Mexican President Felipe Calderon stopped in Cuba this week, en route to the Colombian port city of Cartagena for the Summit of the Americas.
Calderon’s visit to the island nation is interesting for several reasons. Mexico-Cuba relations were strained in 2002 after then-President Vicente Fox criticized Cuba’s human rights record. That same year, the Mexican leader invited Cuba to attend a summit but, in a private conversation, Fox asked Cuba's Fidel Castro to leave Mexico before then-President George W. Bush arrived. Castro taped the two men talking and later made it public. This trip marks Calderon's first visit to Cuba since he took office nearly six years ago.
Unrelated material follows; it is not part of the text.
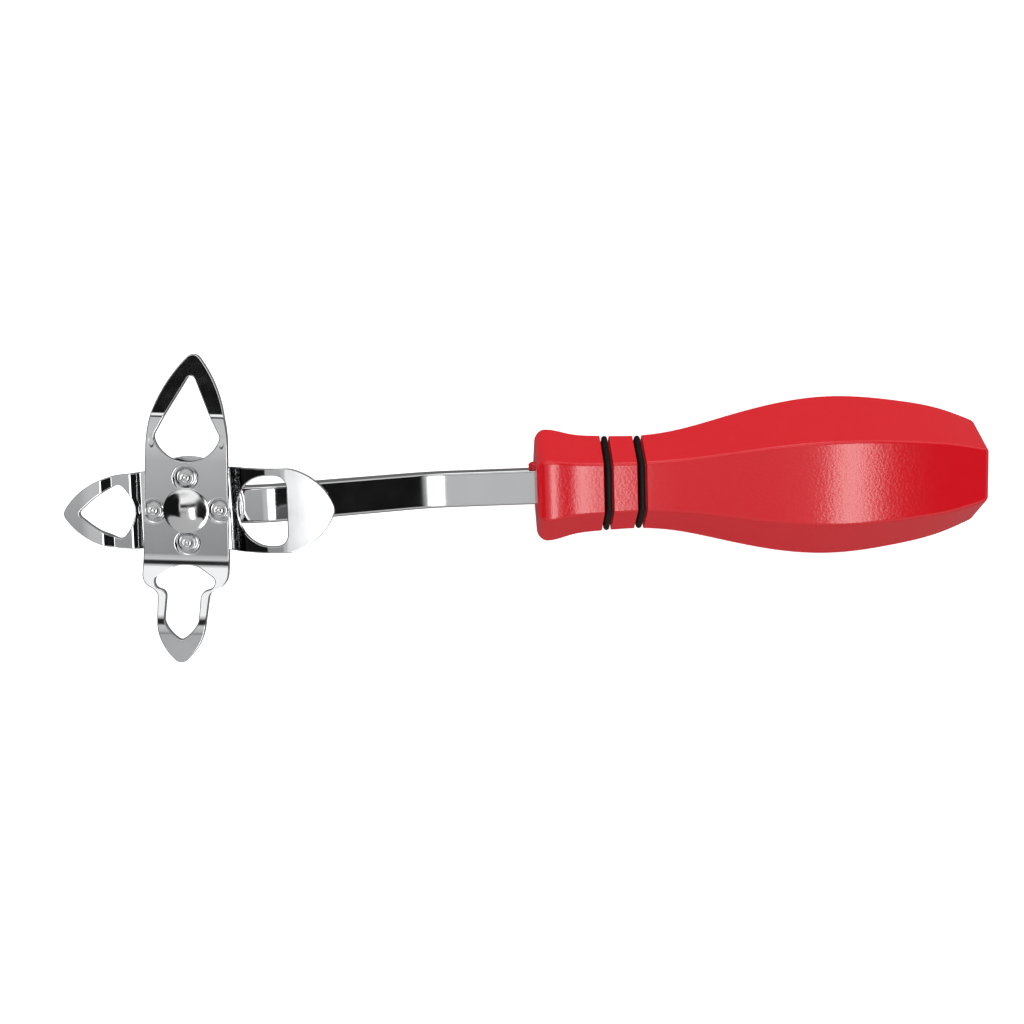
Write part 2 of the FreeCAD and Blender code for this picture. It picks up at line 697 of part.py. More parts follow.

The Mexican leader’s visit is also interesting because Cuban leaders will not attend the Summit of the Americas because of U.S. pressure. The Obama administration has said Cuba should undertake democratic and economic reforms before it is allowed to participate. But it’s likely that the real issue was that if Cuban leader Raul Castro was invited, President Obama would not show up. It's an election year and Obama doesn't need any foreign policy headaches in Latin America. Moreover, Cuba participates in other regional organizations and meetings. However, the U.S. increasingly takes part in fewer regional gatherings and is not a member of a growing list of trade and political unions in the hemisphere.